TASK GOAL> Please quote exactly the opening lines of the data, from the first line to the one where "[wave, 0.5, 0.5]).outputs[0]" appears.

COLLECTED DATA>
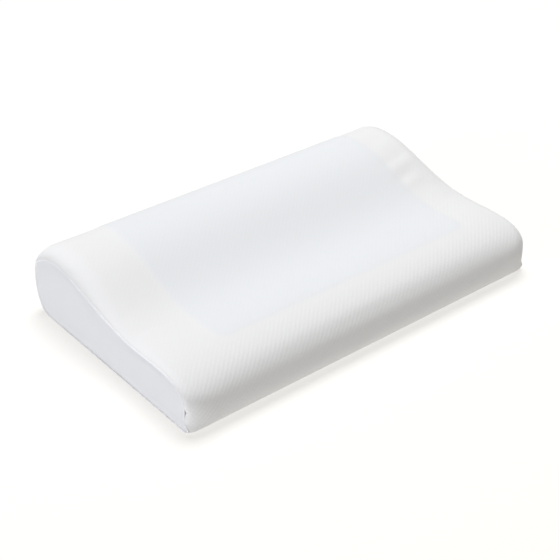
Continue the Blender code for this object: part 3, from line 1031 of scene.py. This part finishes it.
def diagonalRibs(tree, lean):
    # from 0 in the hollows to 1 on the ribs, which lean this way and stray a little
    cloth, s, x = onCloth(tree)
    angle = math.radians(knit["ribAngle"])
    around = addNode(tree, "ShaderNodeMath", "MULTIPLY", [s, math.sin(angle)]).outputs[0]
    sideways = addNode(tree, "ShaderNodeMath", "MULTIPLY", [x, lean * math.cos(angle)]).outputs[0]
    across = addNode(tree, "ShaderNodeMath", "ADD", [around, sideways]).outputs[0]
    noise = addNode(tree, "ShaderNodeTexNoise",
                    inputs={"Vector": cloth, "Scale": knit["crookScale"], "Detail": 1.0}).outputs[0]
    crook = addNode(tree, "ShaderNodeMath", "MULTIPLY", [noise, knit["crook"]]).outputs[0]
    across = addNode(tree, "ShaderNodeMath", "ADD", [across, crook]).outputs[0]
    turn = addNode(tree, "ShaderNodeMath", "MULTIPLY", [across, 2 * math.pi / knit["ribSpacing"]]).outputs[0]
    wave = addNode(tree, "ShaderNodeMath", "SINE", [turn]).outputs[0]
    return addNode(tree, "ShaderNodeMath", "MULTIPLY_ADD", [wave, 0.5, 0.5]).outputs[0]


def knittedLoops(tree, size, fuzzScale, fuzzDetail):
    # a small bump for each loop, in rows round and along the pillow, under fine fuzz
    cloth, s, x = onCloth(tree)
    waves = []
    for place in (s, x):
        turn = addNode(tree, "ShaderNodeMath", "MULTIPLY", [place, 2 * math.pi / size]).outputs[0]
        waves.append(addNode(tree, "ShaderNodeMath", "SINE", [turn]).outputs[0])
    loops = addNode(tree, "ShaderNodeMath", "MULTIPLY", waves).outputs[0]
    fuzz = addNode(tree, "ShaderNodeTexNoise",
                   inputs={"Vector": cloth, "Scale": fuzzScale, "Detail": fuzzDetail}).outputs[0]
    return addNode(tree, "ShaderNodeMath", "ADD", [loops, fuzz]).outputs[0]


def drawnTight(tree):
    # 1 where the foam stretches the knit over the top, 0 lower down
    s = onCloth(tree)[1]
    shares = []
    for (low, high), before in ((knit["tightFrom"], 0.0), (knit["tightTo"], 1.0)):
        shares.append(addNode(tree, "ShaderNodeMapRange", {"interpolation_type": "SMOOTHSTEP"},
                              {"Value": s, "From Min": low, "From Max": high,
                               "To Min": before, "To Max": 1.0 - before}).outputs[0])
    return addNode(tree, "ShaderNodeMath", "MULTIPLY", shares).outputs[0]


def overPad(tree):
    # 1 inside the rounded rectangle where the gel lies under the knit, 0 outside
    s, x = onCloth(tree)[1:]
    corner = pad["corner"]
    past, squares = [], []
    for place, middle, half in ((s, (padBack + padFront) / 2, (padFront - padBack) / 2), (x, padMiddle, padHalf)):
        away = addNode(tree, "ShaderNodeMath", "SUBTRACT", [place, middle]).outputs[0]
        away = addNode(tree, "ShaderNodeMath", "ABSOLUTE", [away]).outputs[0]
        past.append(addNode(tree, "ShaderNodeMath", "SUBTRACT", [away, half - corner]).outputs[0])
        outside = addNode(tree, "ShaderNodeMath", "MAXIMUM", [past[-1], 0.0]).outputs[0]
        squares.append(addNode(tree, "ShaderNodeMath", "POWER", [outside, 2.0]).outputs[0])
    outside = addNode(tree, "ShaderNodeMath", "ADD", squares).outputs[0]
    outside = addNode(tree, "ShaderNodeMath", "SQRT", [outside]).outputs[0]
    inside = addNode(tree, "ShaderNodeMath", "MAXIMUM", past).outputs[0]
    inside = addNode(tree, "ShaderNodeMath", "MINIMUM", [inside, 0.0]).outputs[0]
    distance = addNode(tree, "ShaderNodeMath", "ADD", [outside, inside]).outputs[0]
    distance = addNode(tree, "ShaderNodeMath", "SUBTRACT", [distance, corner]).outputs[0]
    return addNode(tree, "ShaderNodeMapRange", {"interpolation_type": "SMOOTHSTEP"},
                   {"Value": distance, "From Min": knit["padFade"], "From Max": -knit["padFade"],
                    "To Min": 0.0, "To Max": 1.0}).outputs[0]


def knitMaterial():
    # White double-jersey polyester knit, ribbed on the diagonal: matt, softly furred, with small
    # raised lozenges
    material, tree, shader = newMaterial("White jacquard knit, polyester, diagonal rib", specular=0.2,
                                         roughness=knit["roughness"], sheen=knit["sheen"], sheenRoughness=0.6)
    crossing = addNode(tree, "ShaderNodeMath", "MULTIPLY", [diagonalRibs(tree, -1), knit["counter"]]).outputs[0]
    lozenge = addNode(tree, "ShaderNodeMath", "ADD", [diagonalRibs(tree, 1), crossing]).outputs[0]
    loops = knittedLoops(tree, knit["loop"], knit["fuzzScale"], 2.0)
    loops = addNode(tree, "ShaderNodeMath", "MULTIPLY", [loops, knit["loopDepth"]]).outputs[0]
    lost = -knit["drawnTight"] * knit["ribDepth"]
    depth = addNode(tree, "ShaderNodeMath", "MULTIPLY_ADD", [drawnTight(tree), lost, knit["ribDepth"]]).outputs[0]
    ribs = addNode(tree, "ShaderNodeMath", "MULTIPLY", [lozenge, depth]).outputs[0]
    height = addNode(tree, "ShaderNodeMath", "ADD", [ribs, loops]).outputs[0]
    shade = addNode(tree, "ShaderNodeMix", {"data_type": "RGBA"},
                    {0: overPad(tree), 6: linear(knit["colour"]), 7: linear(knit["overPad"])}).outputs[2]
    # the colour darkens a little in the hollows between the ribs: painted shade
    dress(tree, shader, shade, height, lozenge, knit["hollow"], (0.0, knit["hollowTo"]))
    return material


plainKnit = {
    # the panel's colour is a little greyer and cooler than the piping's: painted shade on the ends' faces, with a
    # slight cool tint of the jersey's own
    "panel": "#E3E4E7",
    # the piping's lighter colour is a painted highlight on the lit top of its ridge
    "piping": "#EDEDF0",
    "loop": 0.0013,                # one loop, about twice the real one so that it shows
    "depth": 0.00005,
    "fuzzScale": 900.0,
    "patchScale": 30.0,            # faint patches about 30 mm across
    "patch": 0.992,
}


def plainKnitMaterial(name, colour):
    # Smooth single-jersey knit: finer and flatter than the rib, with a slight cool cast; made twice, as a copy with
    # painted shade for the end panels and a lighter copy with a painted highlight for the piping
    material, tree, shader = newMaterial(name, roughness=0.88, sheen=0.1, sheenRoughness=0.5, specular=0.25)
    cloth = onCloth(tree)[0]
    loops = knittedLoops(tree, plainKnit["loop"], plainKnit["fuzzScale"], 3.0)
    height = addNode(tree, "ShaderNodeMath", "MULTIPLY", [loops, plainKnit["depth"]]).outputs[0]
    patch = addNode(tree, "ShaderNodeTexNoise",
                    inputs={"Vector": cloth, "Scale": plainKnit["patchScale"], "Detail": 2.0}).outputs[0]
    dress(tree, shader, colour, height, patch, plainKnit["patch"])
    return material


foam = {
    "colour": "#F1EBDD",
    "patchScale": 60.0,
    "patch": 0.9,
    "poreScale": 830.0,            # a pore in every 1.2 mm
    "poreEdge": (0.05, 0.5),
    "poreDepth": 0.00018,
}


def foamMaterial():
    # Moulded viscoelastic foam: a matt cream face with fine open pores, about 0.5 mm, drawn at 1.2 mm
    # so that they show
    material, tree, shader = newMaterial("Viscoelastic polyurethane foam, moulded", roughness=0.95, specular=0.15)
    spot = addNode(tree, "ShaderNodeTexCoord").outputs["Object"]
    patch = addNode(tree, "ShaderNodeTexNoise",
                    inputs={"Vector": spot, "Scale": foam["patchScale"], "Detail": 3.0}).outputs[0]
    pores = addNode(tree, "ShaderNodeTexVoronoi",
                    inputs={"Vector": spot, "Scale": foam["poreScale"]}).outputs["Distance"]
    low, high = foam["poreEdge"]
    height = addNode(tree, "ShaderNodeMapRange",
                     inputs={"Value": pores, "From Min": low, "From Max": high,
                             "To Min": 0.0, "To Max": foam["poreDepth"]}).outputs[0]
    dress(tree, shader, foam["colour"], height, patch, foam["patch"])
    return material


def grainMaterial(name, colour, scale, depth, low=0.9, **finish):
    # a plain material with an uneven, grained face
    material, tree, shader = newMaterial(name, **finish)
    spot = addNode(tree, "ShaderNodeTexCoord").outputs["Object"]
    grain = addNode(tree, "ShaderNodeTexNoise", inputs={"Vector": spot, "Scale": scale, "Detail": 3.0}).outputs[0]
    height = addNode(tree, "ShaderNodeMath", "MULTIPLY", [grain, depth]).outputs[0]
    dress(tree, shader, colour, height, grain, low)
    return material


tapeWeave = {
    "colour": "#E9E9E7",
    "thread": 0.0008,
    "rib": 0.0016,                 # the width of one slant before it turns back
    "depth": 0.00006,
    # painted shade: the colour's share in the twill's hollows
    "hollow": 0.90,
}


def tapeMaterial():
    # Woven polyester zip tape: a fine herringbone of 0.5 mm threads, drawn at 0.8 mm so that it shows
    material, tree, shader = newMaterial("White polyester zip tape, woven", roughness=0.75, sheen=0.1, specular=0.3)
    s, x = onCloth(tree)[1:]
    folded = addNode(tree, "ShaderNodeMath", "PINGPONG", [s, tapeWeave["rib"]]).outputs[0]
    slant = addNode(tree, "ShaderNodeMath", "ADD", [folded, x]).outputs[0]
    turn = addNode(tree, "ShaderNodeMath", "MULTIPLY", [slant, 2 * math.pi / tapeWeave["thread"]]).outputs[0]
    twill = addNode(tree, "ShaderNodeMath", "SINE", [turn]).outputs[0]
    height = addNode(tree, "ShaderNodeMath", "MULTIPLY", [twill, tapeWeave["depth"]]).outputs[0]
    # the colour darkens in the twill's hollows: painted shade
    dress(tree, shader, tapeWeave["colour"], height, twill, tapeWeave["hollow"], (-1.0, 1.0))
    return material


ribbon = {
    "colour": "#F0EFEC",
    "floats": (2600.0, 160.0, 1.0),   # per metre along and across, so that each is 0.4 by 6 mm
    "depth": 0.00005,
    # painted shade: the colour's share where the floats lie low
    "hollow": 0.93,
}


def labelMaterial():
    # Satin-woven ribbon: long floats across its width give a soft streaked sheen, from its gloss, and in its colour
    # from painted shade along the floats' hollows
    material, tree, shader = newMaterial("White polyester ribbon, satin woven, blank", roughness=0.42,
                                         sheen=0.15, specular=0.5)
    cloth = onCloth(tree)[0]
    stretch = addNode(tree, "ShaderNodeMapping", inputs={"Vector": cloth, "Scale": ribbon["floats"]}).outputs[0]
    floats = addNode(tree, "ShaderNodeTexNoise",
                     inputs={"Vector": stretch, "Scale": 1.0, "Detail": 2.0}).outputs[0]
    height = addNode(tree, "ShaderNodeMath", "MULTIPLY", [floats, ribbon["depth"]]).outputs[0]
    # the colour darkens where the floats lie low: painted shade
    dress(tree, shader, ribbon["colour"], height, floats, ribbon["hollow"])
    return material


knitFinish = knitMaterial()
# one jersey twice: a darker copy with painted shade for the ends, a lighter copy with a painted highlight for the
# piping
panelShadedFinish = plainKnitMaterial("White jersey knit, polyester, plain", plainKnit["panel"])
pipingLitFinish = plainKnitMaterial("White jersey knit, wrapped round cord", plainKnit["piping"])
foamFinish = foamMaterial()
# Cast polyurethane gel: pale blue, soft gloss, a little light passing through it
gelFinish = grainMaterial("Polyurethane gel, cast", "#BFD3EC", 45.0, 0.0002,
                          roughness=0.28, specular=0.5, subsurface=0.15)
# Nylon monofilament, bent to a coil: smooth with a small soft highlight
coilFinish = grainMaterial("Nylon monofilament, drawn and coiled", "#ECECEA", 900.0, 0.00001,
                           roughness=0.38, specular=0.5)
# Zinc alloy, die-cast and enamelled white: hard, even, slightly wavy gloss
enamelFinish = grainMaterial("Zinc alloy, die-cast, white enamel", "#E8E8E6", 500.0, 0.00002, low=0.96,
                             roughness=0.30, specular=0.5, coat=0.4, coatRoughness=0.15)
# Spun polyester sewing thread: matt with a faint lustre
threadFinish = grainMaterial("White polyester thread, spun", "#F2F2F0", 2500.0, 0.00004,
                             roughness=0.7, sheen=0.2, specular=0.3)
tapeFinish = tapeMaterial()
labelFinish = labelMaterial()
print("materials made")


# the pieces, each on its body

coverWrap = finishPiece(makeCoverWrap(), "pillow", ["cover_wrap"], knitFinish)
print("cover made:", len(coverWrap.data.polygons), "faces")
for name, side in (("Left", -1), ("Right", 1)):
    endNode, cordNode = "cover_end_" + name.lower(), "piping_" + name.lower()
    made = finishPiece(makePanel("coverEnd" + name, side), "pillow", [endNode], panelShadedFinish)
    finishPiece(makePiping("piping" + name, side), "pillow", [cordNode], pipingLitFinish)
print("ends and piping made")

foamCore = finishPiece(makeFoamCore(), "pillow", ["foam_core"], foamFinish)
gelPad = finishPiece(makeGelPad(), "pillow", ["gel_pad"], gelFinish)
print("foam and gel made")

for name, side in (("Upper", 1), ("Lower", -1)):
    tapeNode, coilNode = "zip_tape_" + name.lower(), "zip_coil_" + name.lower()
    tape = finishPiece(makeTape("zipTape" + name, tapeNode, side), "pillow", [tapeNode], tapeFinish)
    finishPiece(makeCoil("zipCoil" + name, coilNode, coilFinish), "pillow", [coilNode], coilFinish)
    finishPiece(makeTopstitch("topstitch" + name, side, threadFinish), "pillow", [], threadFinish)
for name in ("Left", "Right"):
    node = "zip_stop_" + name.lower()
    finishPiece(softened("zipStop" + name, node, solids["stopEdge"]), "pillow", [node], coilFinish)
for name, body in (("Slider", "slider"), ("Pull", "pull")):
    made = softened("zip" + name, "zip_" + body, solids["metalEdge"])
    finishPiece(made, body, ["zip_" + body], enamelFinish)
careLabel = finishPiece(makeLabel(), "pillow", ["care_label"], labelFinish)
print("zip and label made")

OUTPUT FOR THIS TASK>
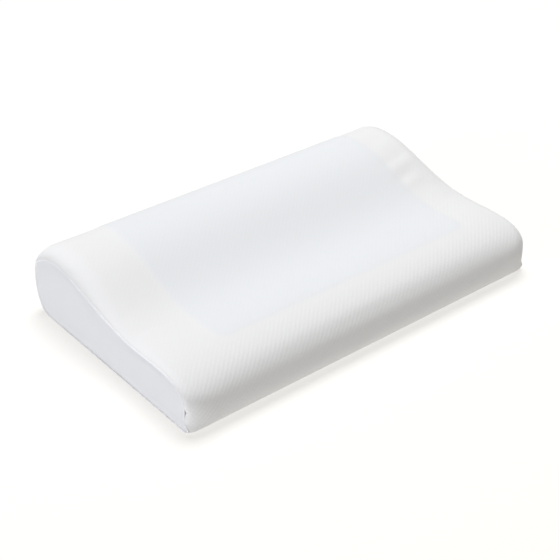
Continue the Blender code for this object: part 3, from line 1031 of scene.py. This part finishes it.
def diagonalRibs(tree, lean):
    # from 0 in the hollows to 1 on the ribs, which lean this way and stray a little
    cloth, s, x = onCloth(tree)
    angle = math.radians(knit["ribAngle"])
    around = addNode(tree, "ShaderNodeMath", "MULTIPLY", [s, math.sin(angle)]).outputs[0]
    sideways = addNode(tree, "ShaderNodeMath", "MULTIPLY", [x, lean * math.cos(angle)]).outputs[0]
    across = addNode(tree, "ShaderNodeMath", "ADD", [around, sideways]).outputs[0]
    noise = addNode(tree, "ShaderNodeTexNoise",
                    inputs={"Vector": cloth, "Scale": knit["crookScale"], "Detail": 1.0}).outputs[0]
    crook = addNode(tree, "ShaderNodeMath", "MULTIPLY", [noise, knit["crook"]]).outputs[0]
    across = addNode(tree, "ShaderNodeMath", "ADD", [across, crook]).outputs[0]
    turn = addNode(tree, "ShaderNodeMath", "MULTIPLY", [across, 2 * math.pi / knit["ribSpacing"]]).outputs[0]
    wave = addNode(tree, "ShaderNodeMath", "SINE", [turn]).outputs[0]
    return addNode(tree, "ShaderNodeMath", "MULTIPLY_ADD", [wave, 0.5, 0.5]).outputs[0]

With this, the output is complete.